If you are weighing Hillsborough against Burlingame or San Mateo, a local, property-by-property comparison can make the decision much easier. For tailored guidance on Peninsula luxury markets, connect with Ryan LeDoux.

FAQs

How does Hillsborough compare to Burlingame on home prices?

  • As of March 2026, Hillsborough’s median sale price was $7,152,000, while Burlingame’s was $2,775,000. Hillsborough also had a slightly higher median price per square foot at $1.68K compared with $1.55K in Burlingame.

What makes Hillsborough different from nearby luxury markets?

  • Hillsborough is defined by estate-scale living, including a minimum net lot area of one-half acre, low-density single-family development, and town policies focused on privacy, open space, and neighborhood scale.

Is Burlingame or Hillsborough more competitive for buyers?

  • In the research provided, Burlingame is classified as the most competitive of the three markets, while Hillsborough and San Mateo are both described as somewhat competitive.

How is San Mateo different from Hillsborough for buyers?

  • San Mateo offers more neighborhood and price-point variety, but it also requires more location-specific due diligence because neighborhood character, lot patterns, and district details can vary more from one area to another.

What should buyers verify first in Hillsborough?

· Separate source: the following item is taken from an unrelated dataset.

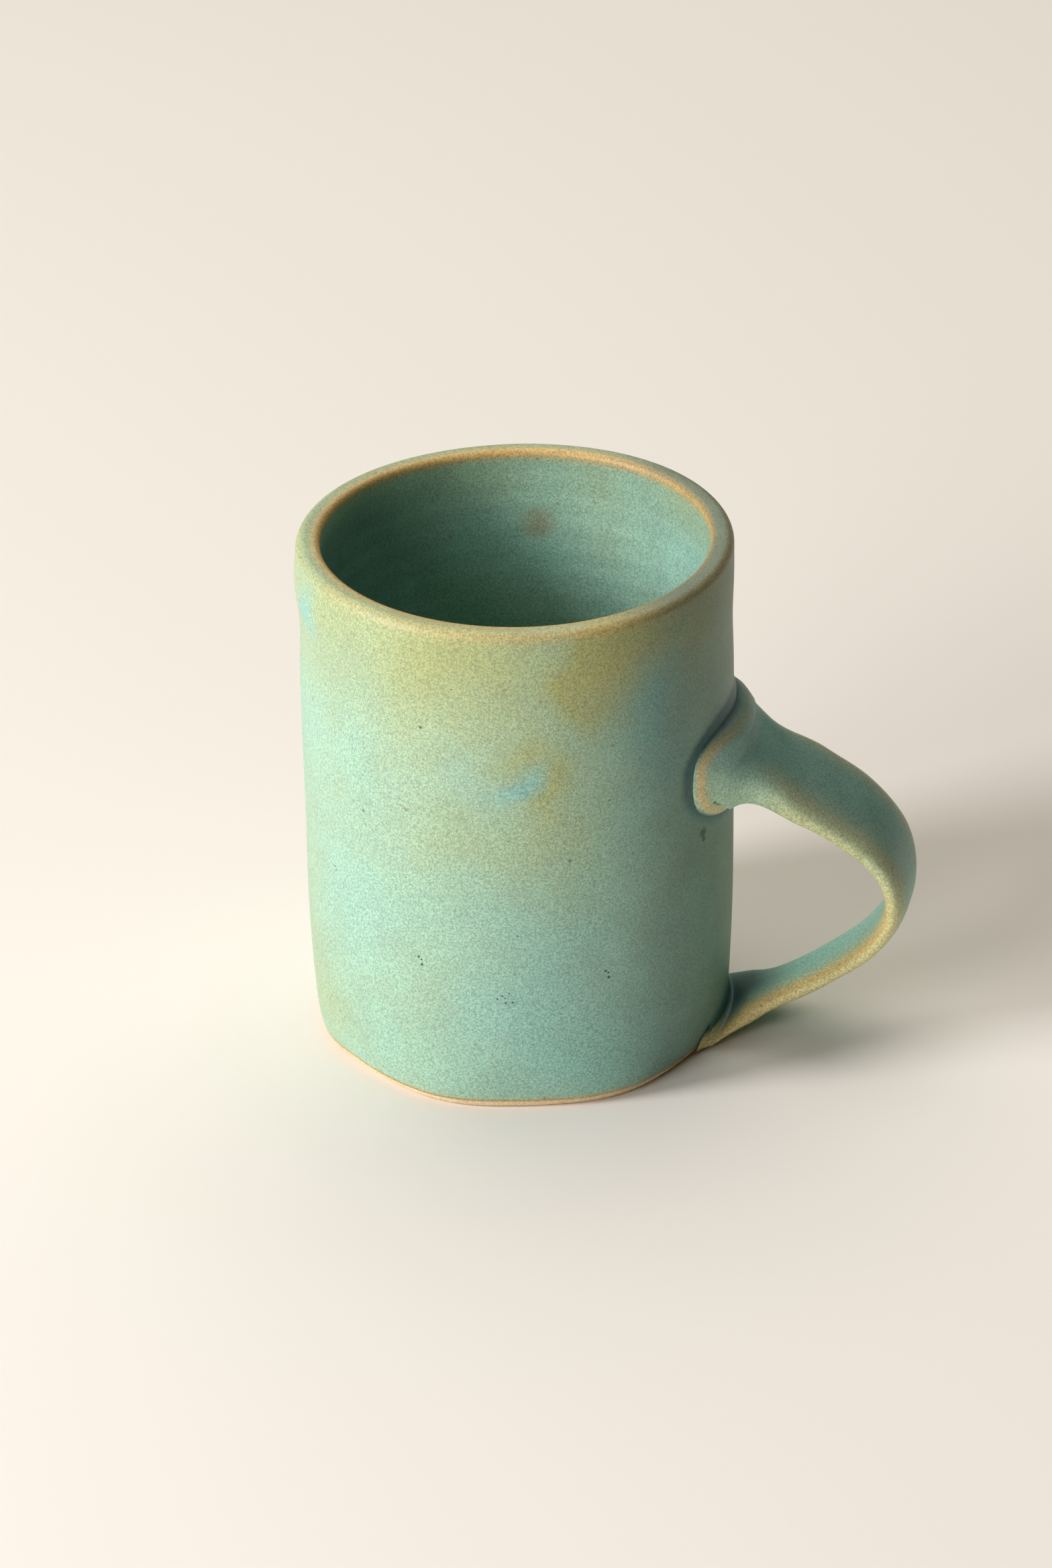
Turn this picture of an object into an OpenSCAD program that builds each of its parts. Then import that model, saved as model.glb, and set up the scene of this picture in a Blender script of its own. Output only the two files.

  • Buyers in Hillsborough should focus early on lot geometry, privacy buffers, slope, and permitting or review constraints, since those factors strongly affect usability and long-term fit in an estate market.

How do school pathways differ in Hillsborough, Burlingame, and San Mateo?

  • Hillsborough and Burlingame both have straightforward K-8 elementary districts followed by SMUHSD for high school, while San Mateo typically requires more address-specific verification because of greater district interplay across the city.